# PROBLEM TO WORK ON:
Of the records that follow, copy only the lines from the line containing "return plinth" to the line containing "cad_parts[node].hide_render = cad_parts[node].hide_viewport", both included, exactly as written.

..............................

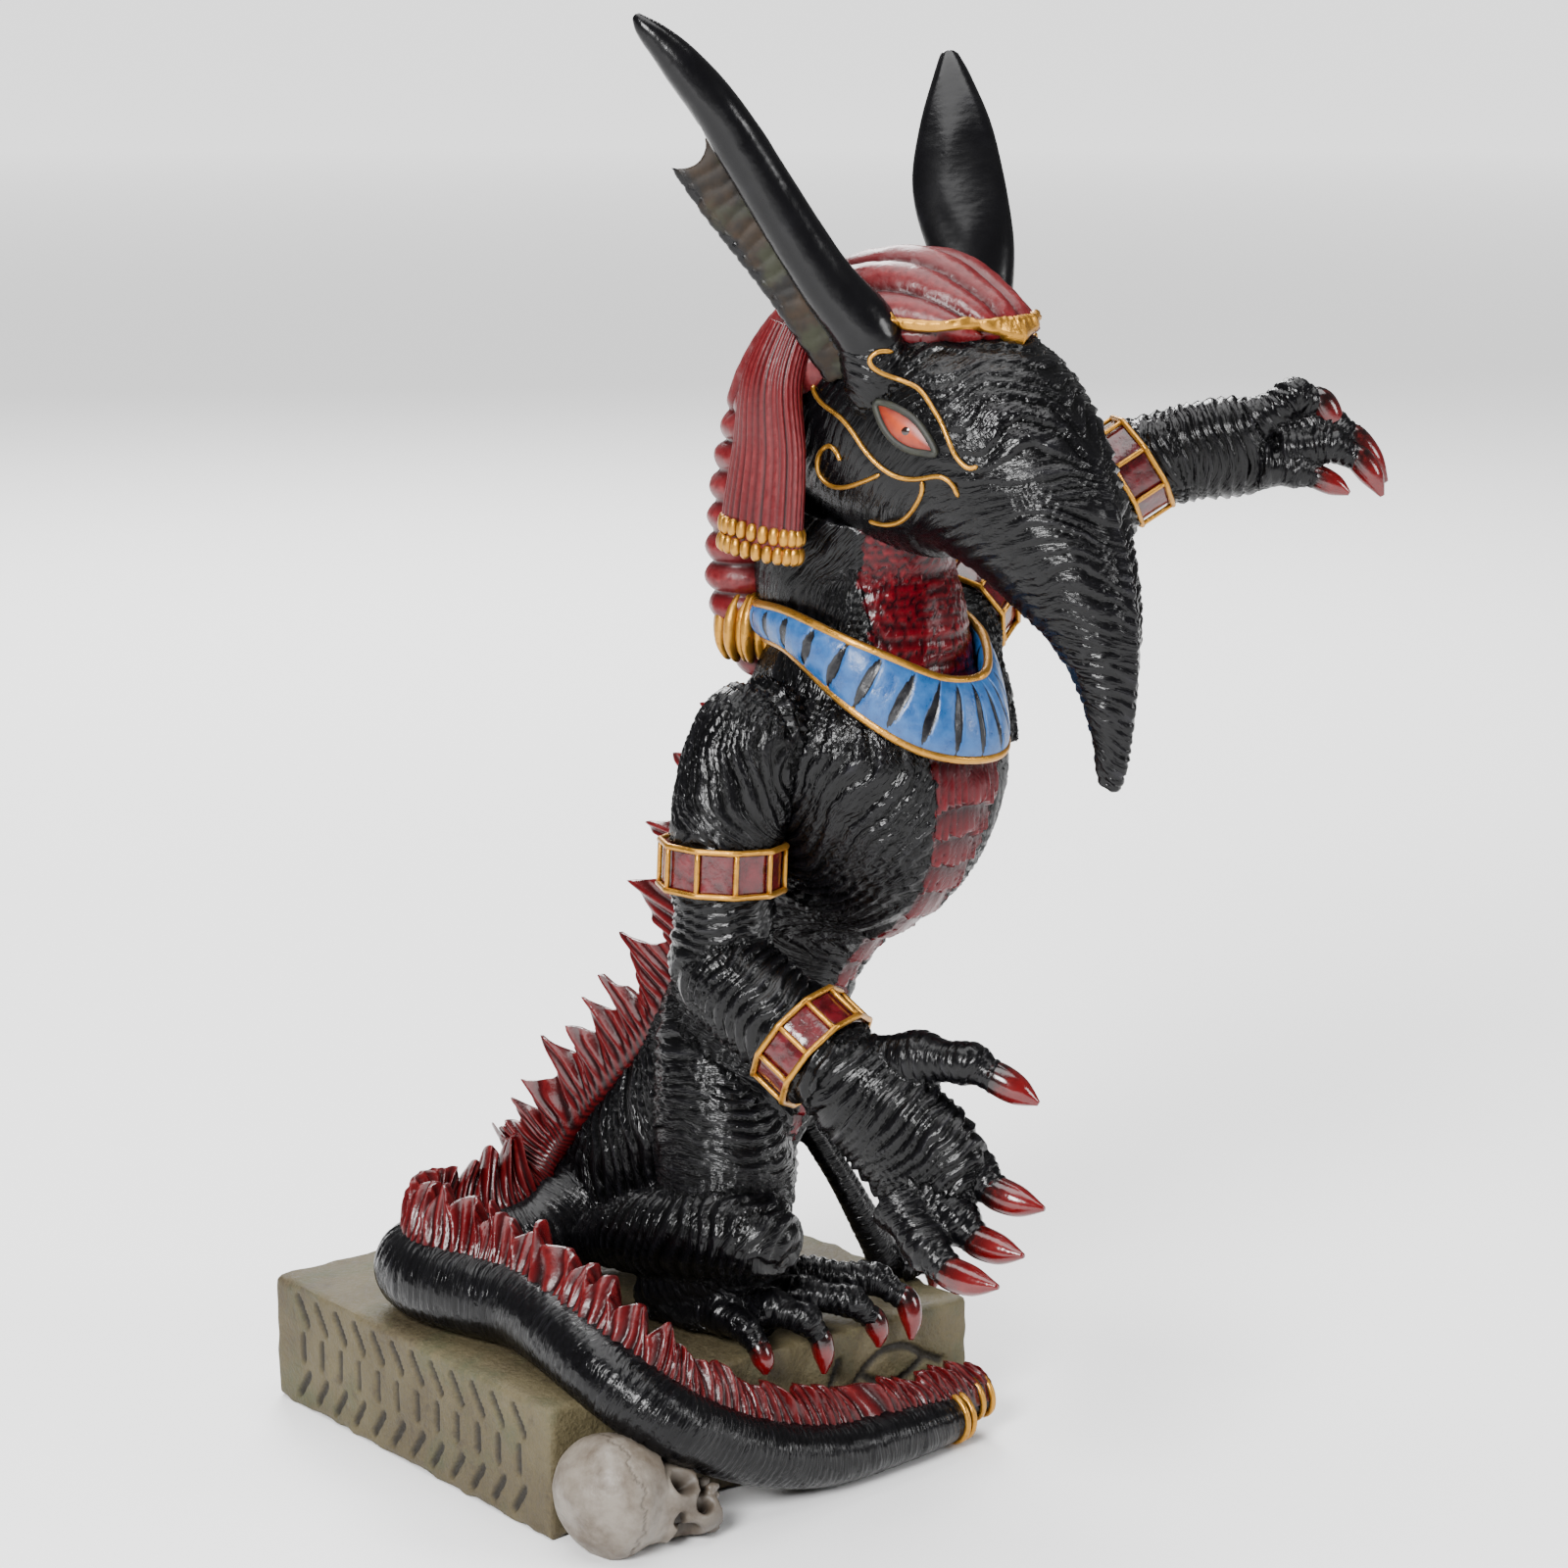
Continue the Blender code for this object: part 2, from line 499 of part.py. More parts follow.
def skull_forms(extra=0.0):
    """The skull's cranium, face and jaw, lying with its face along +X, as closed skins grown by extra."""
    bm = bmesh.new()
    more = extra / SKULL_RADIUS * SKULL_UNITS
    for stations in (CRANIUM, CHEEKS, JAW):
        grown = [(*station[:3], station[3] + more, station[4] + more) for station in stations]
        sweep(bm, grown, SAGITTAL, sides=16)
    across = SKULL_FROM_CORNER - PLINTH_WIDTH / 2
    middle = Vector((across, -PLINTH_DEPTH / 2 - SKULL_OUT, SKULL_RADIUS * 0.86))
    bm.transform(Matrix.Translation(middle) @ Matrix.Scale(SKULL_RADIUS / SKULL_UNITS, 4))
    return bm


def make_skull(name, made_of, extra=0.0):
    """The skull as one melted skin, cut flat where it meets the ground."""
    skull = mesh_object(name, skull_forms(extra), made_of)
    remesh = skull.modifiers.new("Skin", "REMESH")
    remesh.mode = "VOXEL"
    remesh.voxel_size = SKULL_RADIUS / 14
    evaluated_copy(skull)
    thin = skull.modifiers.new("Thin", "DECIMATE")
    thin.ratio = SKULL_TRIANGLES / sum(len(face.vertices) - 2 for face in skull.data.polygons)
    thin.use_collapse_triangulate = True
    evaluated_copy(skull)
    return skull


def groove(bm, points, face_point, across, up):
    """A closed cutter for a shallow groove through points, across and up from a place on a face."""
    stations = []
    for x, z in points:
        stations.append((*(face_point + across * x + up * z), STROKE_DEPTH, STROKE_WIDTH / 2))
    sweep(bm, stations, across.cross(up), sides=4, steps=1)


def side_strokes():
    """Plain rows of short strokes on the figure's right-hand face, all of a row at one slant."""
    bm = bmesh.new()
    face_point = Vector((-PLINTH_WIDTH / 2, PLINTH_DEPTH / 2, 0))
    margin = PLINTH_DEPTH * 0.07
    pitch = (PLINTH_DEPTH - 2 * margin) / SIDE_STROKES
    for row, slant in enumerate(SIDE_ROW_SLANTS):
        z = PLINTH_HEIGHT * (0.2 + 0.6 * row / (len(SIDE_ROW_SLANTS) - 1))
        tall = PLINTH_HEIGHT * 0.09
        for k in range(SIDE_STROKES):
            x = margin + pitch * (k + 0.5)
            reach = pitch * slant
            groove(bm, [(x - reach, z - tall), (x + reach, z + tall)], face_point, TOWARDS_FRONT, UPWARDS)
    return bm


def eye_strokes():
    """The eye motif cut into the front face: an almond open at its ends, and three tails beside it."""
    bm = bmesh.new()
    face_point = Vector((EYE_MIDDLE, -PLINTH_DEPTH / 2, PLINTH_HEIGHT * EYE_LEVEL))
    for lift in (EYE_RISE, -EYE_RISE):
        arc = []
        for k in range(9):
            share = 0.92 * (k / 4 - 1)
            arc.append((EYE_HALF_WIDTH * share, lift * (1 - share * share)))
        groove(bm, arc, face_point, TOWARDS_LEFT, UPWARDS)
    wide = EYE_HALF_WIDTH
    rise = EYE_RISE
    groove(bm, [(wide * 1.05, 0), (wide * 1.5, -rise * 0.5)], face_point, TOWARDS_LEFT, UPWARDS)
    groove(bm, [(-wide * 1.05, -rise * 0.1), (-wide * 1.5, -rise * 1.4)], face_point, TOWARDS_LEFT, UPWARDS)
    groove(bm, [(-wide * 1.7, rise), (-wide * 2.1, -rise * 1.2)], face_point, TOWARDS_LEFT, UPWARDS)
    return bm


def make_plinth(made_of):
    plinth = block(
        "plinth",
        (-PLINTH_WIDTH / 2, -PLINTH_DEPTH / 2, 0),
        (PLINTH_WIDTH / 2, PLINTH_DEPTH / 2, PLINTH_HEIGHT),
        made_of,
    )
    bevel = plinth.modifiers.new("Worn edges", "BEVEL")
    bevel.width = PLINTH_EDGE_WEAR
    bevel.segments = 2
    evaluated_copy(plinth)
    cut(plinth, cutter_of(mesh_object("side_strokes", side_strokes(), made_of)))
    cut(plinth, cutter_of(mesh_object("eye_strokes", eye_strokes(), made_of)))
    cut(plinth, cutter_of(make_skull("skull_form", made_of)), "UNION")
    ground = block("ground_cut", (-0.2, -0.2, -0.1), (0.2, 0.2, 0), made_of)
    cut(plinth, cutter_of(ground))
    evaluated_copy(plinth)
    return plinth


def main():
    for obj in list(bpy.data.objects):
        bpy.data.objects.remove(obj)
    black_resin = material("black_resin", (0.02, 0.02, 0.022), 0.35)
    stone_resin = material("stone_resin", (0.33, 0.29, 0.18), 0.7)
    make_figure(black_resin)
    make_plinth(stone_resin)


main()
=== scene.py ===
"""Looks of the seth statue: carved and painted skin, jewels and stone plinth, round the CAD frame."""

import math
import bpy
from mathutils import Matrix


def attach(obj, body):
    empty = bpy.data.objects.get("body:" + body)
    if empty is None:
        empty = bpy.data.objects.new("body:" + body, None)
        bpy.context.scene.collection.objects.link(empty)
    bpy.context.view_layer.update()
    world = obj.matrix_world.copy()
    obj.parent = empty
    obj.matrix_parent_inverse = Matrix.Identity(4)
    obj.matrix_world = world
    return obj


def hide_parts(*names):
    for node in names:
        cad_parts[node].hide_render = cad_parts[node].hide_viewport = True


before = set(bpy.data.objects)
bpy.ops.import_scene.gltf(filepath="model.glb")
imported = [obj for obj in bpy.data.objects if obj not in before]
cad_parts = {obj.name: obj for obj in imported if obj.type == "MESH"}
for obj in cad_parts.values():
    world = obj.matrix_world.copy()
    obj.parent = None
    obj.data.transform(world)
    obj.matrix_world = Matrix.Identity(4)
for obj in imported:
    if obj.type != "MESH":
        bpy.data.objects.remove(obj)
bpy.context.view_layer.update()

from types import SimpleNamespace

import bpy
import numpy as np
from mathutils import Matrix, Vector
from mathutils.bvhtree import BVHTree
from mathutils.kdtree import KDTree

# The photograph's camera. It takes the image to be 1600 x 1600.
IMAGE = 1600
CAMERA_AZIMUTH = math.radians(38)
CAMERA_ELEVATION = math.radians(12)
CAMERA_DISTANCE = 0.560
CAMERA_FOCAL = 4080
CAMERA_ACROSS = 0.0238
CAMERA_RISE = 0.0922
SENSOR = 36

# Plinth, skull and the figure's place, in metres, as the CAD has them.
PLINTH_WIDTH = 0.0726
PLINTH_DEPTH = 0.0698
PLINTH_HEIGHT = 0.0185
SKULL_RADIUS = 0.0082
SKULL_FROM_CORNER = 0.006
SKULL_OUT = 0.0066
SKULL_RISE = 0.86
FIGURE_HEIGHT = 0.1815
UNITS_HIGH = 181.5
FIGURE_TURN = math.radians(8)
FIGURE_FROM_FRONT = 0.0349
FIGURE_FROM_LEFT_FACE = 0.0303
UNIT = FIGURE_HEIGHT / UNITS_HIGH
LATERAL = (1, 0, 0)
SAGITTAL = (0, 1, 0)
IMAGE_ACROSS = (0.694, -0.72, 0)
UPWARDS = (0, 0, 1)
TOE_SIDE = (0.9, 0.4, 0)
FINGER_SIDE = (0.7, 0.2, 0.7)
RIGHT_PALM_SIDE = (0.2, -0.6, 0.77)
MIRROR = np.array([-1, 1, 1])

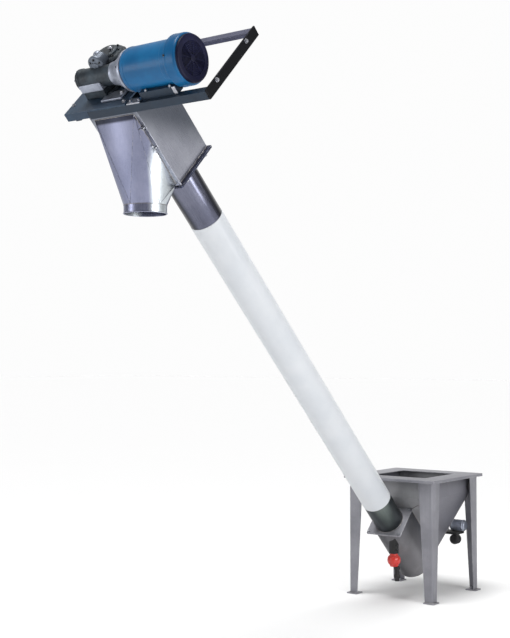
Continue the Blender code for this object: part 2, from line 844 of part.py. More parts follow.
def build_fittings():
    vibrator = add_empty("vibrator_place", (0.195, 0.195, 0.385), parent=stand_centre)
    across = add_empty("vibrator_axis", (0, 0, 0), (0, math.pi / 2, 0), vibrator)
    add_rod("vibrator_body", 0.034, -0.050, 0.045, CAST_LIGHT, across, 24)
    rotor = add_empty("rotor_axis", (-0.010, -0.030, -0.080), (math.pi / 2, 0, 0), vibrator)
    add_rod("vibrator_rotor", 0.030, -0.030, 0.020, RUBBER_BLACK, rotor, 20)
    add_box(
        "vibrator_bracket", (-0.090, -0.0641, -0.0497), (0.020, 0.030, -0.0343), RUBBER_BLACK,
        vibrator,
    )
    valve = add_empty("valve_place", (0.035, -0.290, 0.227), parent=stand_centre)
    add_turned(
        "valve_body",
        [(0.0, 0.037), (0.020, 0.036), (0.034, 0.022), (0.038, 0.0), (0.034, -0.022),
         (0.020, -0.036), (0.0, -0.037)],
        VALVE_RED, valve, 20,
    )
    outlet = add_empty("outlet_axis", (0.014, 0.010, 0), parent=valve)
    add_rod("valve_outlet", 0.018, -0.120, -0.0373, RUBBER_BLACK, outlet, 20)
    mount = add_box(
        "valve_mount", (-0.020, -0.020, 0.0373), (0.020, 0.020, 0.130), RUBBER_BLACK, valve
    )
    cut(
        mount, "mount_saddle", rod_mesh("mount_saddle", TROUGH_RADIUS + FIT, -0.2, 0.6, 64),
        conveyor_axis,
    )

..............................

# TASK ANSWER:
    return plinth


def main():
    for obj in list(bpy.data.objects):
        bpy.data.objects.remove(obj)
    black_resin = material("black_resin", (0.02, 0.02, 0.022), 0.35)
    stone_resin = material("stone_resin", (0.33, 0.29, 0.18), 0.7)
    make_figure(black_resin)
    make_plinth(stone_resin)


main()
=== scene.py ===
"""Looks of the seth statue: carved and painted skin, jewels and stone plinth, round the CAD frame."""

import math
import bpy
from mathutils import Matrix


def attach(obj, body):
    empty = bpy.data.objects.get("body:" + body)
    if empty is None:
        empty = bpy.data.objects.new("body:" + body, None)
        bpy.context.scene.collection.objects.link(empty)
    bpy.context.view_layer.update()
    world = obj.matrix_world.copy()
    obj.parent = empty
    obj.matrix_parent_inverse = Matrix.Identity(4)
    obj.matrix_world = world
    return obj


def hide_parts(*names):
    for node in names:
        cad_parts[node].hide_render = cad_parts[node].hide_viewport = True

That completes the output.